Marketing and Operational Rewards of E-Statements
In recent years, e-statements have attracted the attention of credit unions, largely due to the cost and time savings they provide. And it’s true –e-statements offer significant savings in postage and delivery costs compared with mailing paper statements, which can cost anywhere from 75 cents to more than a dollar each to print and mail. For many credit unions, these benefits alone make e-statements a highly attractive option, favorably affecting the bottom line. Smart move.
But e-statements offer much more than simply the time- and cost-savings benefits associated with the statements themselves. Think about it: Providing e-statements means your credit union has possession of a highly accurate e-mail distribution list and permission to responsibly communicate with your members via an efficient tool. E-statements are fast becoming the gateway to effective member communication. By giving permission to use their e-mail addresses, members create a strategic contact point for your credit union and become a partner in choosing how they prefer to interact with you. The benefits are clear: E-statement e-mail addresses provide an inexpensive, customized, permission-based, fast, closed-loop, member-service system that informs, sells, delivers, and satisfies.
Use but Don’t Abuse
E-statements are one of the easiest ways to help members develop an “e” comfort level with their credit union, which supports their entry into other e-services and a positive online relationship. But while e-statements provide a highly effective path to a member’s e-mail in-box, the e-mail relationship must be treated carefully. Research indicates that 70 percent of credit union members are willing to give their e-mail addresses to their credit unions – as long as they aren’t abused. When a member gives your credit union an e-mail address, you become an “invited guest” – not an uninvited pest – into that e-mailbox.
So, with valuable e-mail addresses in hand, what’s the next step? Start using them wisely. A significant point of influence to your members who are considering e-statements is the ability to “opt-in” on the types of messages they will receive. This electronic alert feature gives members control of the messages sent to their e-mailbox. According to a report this spring by Forrester Research, adding preference-based “e-lerts” to e-statement technology will become a key factor for credit unions wishing to deepen member relationships. Although only 26% of U.S. online consumers now receive e-mail alerts from their financial providers, the figure will grow dramatically as institutions educate their customers on the value of alerts and provide the right kind of alerts.
"More and more of our members are interested in e -solutions," says Frankie Duenas, VP of IT for Cabrillo Credit Union ($150 million assets) in San Diego, CA. "The e-statement is a great e-service to offer them. We were one of the first credit unions in the San Diego area to offer this and our members responded positively. To date, about 10% of our members use e-statements. Additionally, it has been an effective way to acquire e-mail addresses and promote other e-services, not to mention the cost savings to the credit union."
Ease Operational Headaches
Many credit unions have experienced success in generating additional revenue by putting their valuable e-mail addresses to work, creating a second and sometimes third monthly e-mail contact with the member. In addition to targeted marketing offers, an e-mail describing process changes, a disclosure statement or an “alert” notification have proven beneficial to credit unions in generating additional business while reducing operating costs.

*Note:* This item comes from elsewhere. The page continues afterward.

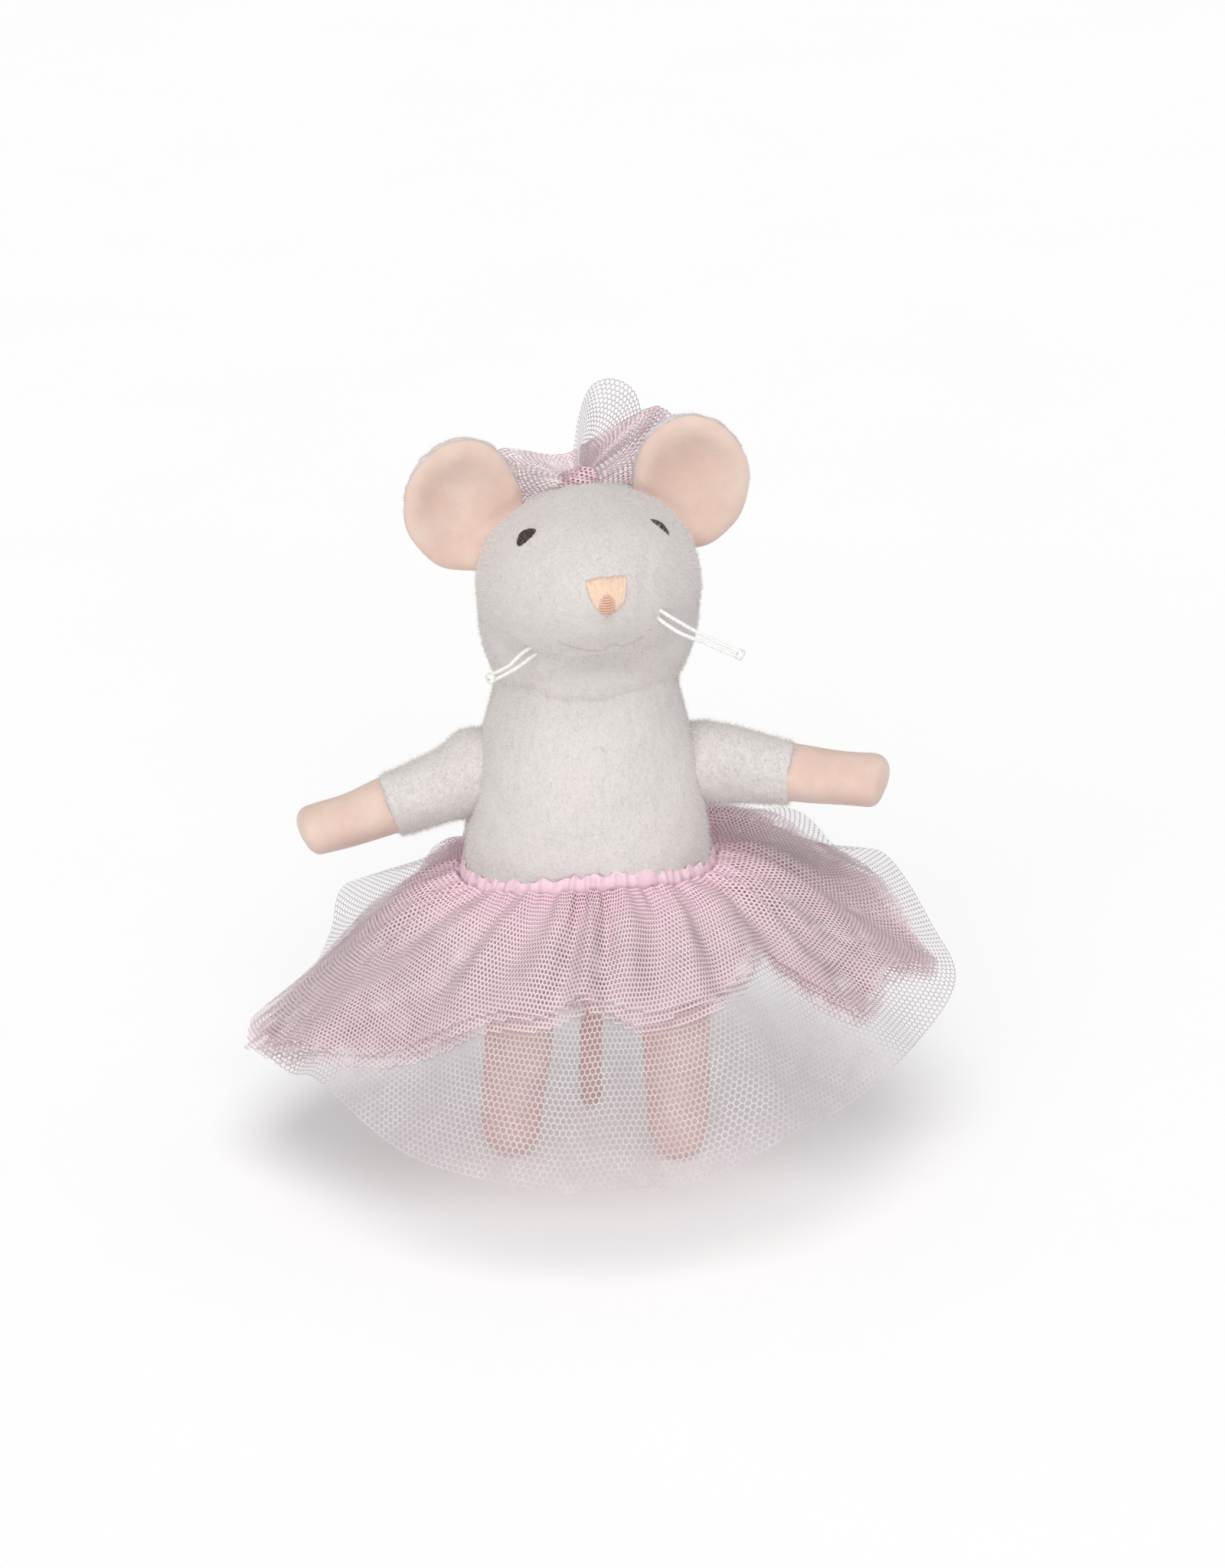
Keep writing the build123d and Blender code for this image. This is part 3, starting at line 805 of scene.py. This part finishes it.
def make_leg(side):
    """Short towelling thigh under the body and a velour leg with a rounded end to stand on."""
    hip, _ = joint(f"leg_{side}_swing")
    low, high = node_box(f"foot_{side}")
    foot = np.array([(low[0] + high[0]) / 2, (low[1] + high[1]) / 2, low[2]])
    along = unit(foot + UP * 5.0 - hip)
    length = np.linalg.norm(foot - hip)
    steps = np.linspace(-4.0, 9.0, 30)
    radii = np.interp(steps, [-4, 0, 9], [4.6, 5.5, 5.2])
    thigh = tube(f"thigh_{side}", hip + steps[:, None] * along, radii, WHITE)
    thigh = fused(thigh, 0.45, 4)
    steps = np.linspace(8.0, length, 70)
    end = np.clip((length - steps) / 5.6, 0, 1)
    round_end = np.sqrt(1 - (1 - end) ** 2.3)
    radii = np.interp(steps, [8, 16, length - 6], [5.2, 5.3, 4.6]) * np.maximum(round_end, 0.05)
    leg = tube(f"foot_{side}", hip + steps[:, None] * along, radii, PINK, sides=64)
    leg = fused(leg, 0.4, 4)
    roughen(leg, (0.25, 6.0, 12))
    places = points_of(leg)
    places[:, 2] = np.maximum(places[:, 2], 0.0)
    set_points(leg, places)
    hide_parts(f"thigh_{side}", f"leg_stuffing_{side}")
    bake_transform(thigh)
    dress(leg, f"leg_{side}", "pink_velour", f"foot_{side}")


def make_tail():
    """A soft velour cord that hangs behind."""
    root, _ = joint("tail_lift")
    low, high = node_box("tail")
    tip = np.array([(low[0] + high[0]) / 2, high[1] - 2.0, low[2]])
    steps = np.linspace(0, 1, 50)
    sway = np.outer(np.sin(np.pi * 2 * steps), (0.25, 0.3, 0.0))
    line = root + (tip - root) * steps[:, None] + sway
    end = np.clip((1 - steps) * 34 / 1.9, 0, 1)
    radii = 1.7 * np.maximum(np.sqrt(1 - (1 - end) ** 2), 0.05)
    tail = fused(tube("tail", line, radii, PINK), 0.3, 2)
    roughen(tail, (0.15, 2.5, 13))
    dress(tail, "tail", "pink_velour", "tail")


# --- Skirt ---------------------------------------------------------------------------------------

LONG_NET = (1.12, 0.25)    # pitch and thread width of the pale net
SHORT_NET = (0.95, 0.28)   # the same for the dense layers
BASE_NET = (0.95, 0.38)    # the same for the dense layer that shades the others from below
BAND_RADIUS = 18.7
BAND_TOP = 52.6
BAND_STITCH = 49.6         # height of the gathering stitches
CLOTH_AROUND = 360.0       # flat length of the gathered cloth, round the waist
CLOTH_LONG = 50.0          # flat length of the longest net, from the waist to its rim
FLARE = 0.93               # under 1, the cloth spreads faster near the waist
WAIST_FOLDS = 66           # fine folds that the gathering makes all round
# The long net's rim: degrees from the front towards the own left, radius and height in millimetres.
RIM = (
    (-180, 53.0, 32.0), (-155, 52.5, 28.5), (-137, 54.0, 28.0), (-124, 49.0, 25.5), (-105, 46.0, 21.0),
    (-87, 50.5, 19.8), (-70, 50.0, 22.5), (-54, 48.5, 24.0), (-28, 51.0, 19.2), (0, 52.0, 17.6),
    (20, 52.0, 19.0), (45, 52.0, 23.8), (70, 52.5, 26.4), (90, 55.5, 29.0), (108, 54.0, 33.5),
    (130, 54.5, 36.0), (160, 53.5, 36.0),
)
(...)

Case in point: One large credit union receives hundreds of calls every payday from members checking to see if their paychecks have been posted. With valid e-mail addresses for more than 40 percent of its members, the credit union began sending e-lerts to notify members when their checks arrived. This quick electronic notice significantly eliminated the credit unions’ call center volume.
Here’s another example: A credit union experienced success in generating new car loans by targeting selected e-statements users. Using database information and its e-statements engine, the credit union identified members that most likely had car loans elsewhere. Once identified, the e-statement program delivered tailored offers to 8,700 members. Over the course of three months, 117 members were accepted for new car loans totaling $2.3 million.
And consider this: For most credit unions, the cost of check-image technology used to be prohibitive – but the Internet and web-based technology have changed that. Today, credit unions that offer e-statements with check-image access are finding their member adoption rates on the rise. More and more, members are happy to trade paper statements for e-statements that include 24/7 online access to check images. More importantly, access to check imaging can deliver copies of checks to a member 2-4 days faster than traditional methods, freeing up credit union personnel so they can focus on providing high-quality member service.
Whether your credit union is an active e-statements provider or still considering such a program, take a look at the big picture. The benefits of e-statements – significant in saving your credit union operational staff time, and postage and paper costs – are further enhanced when the marketing and operational rewards are considered together: a guaranteed contact with members each month, e-mail addresses provided by your members along with permission to use them, and members who want ops notices sent to their in-boxes.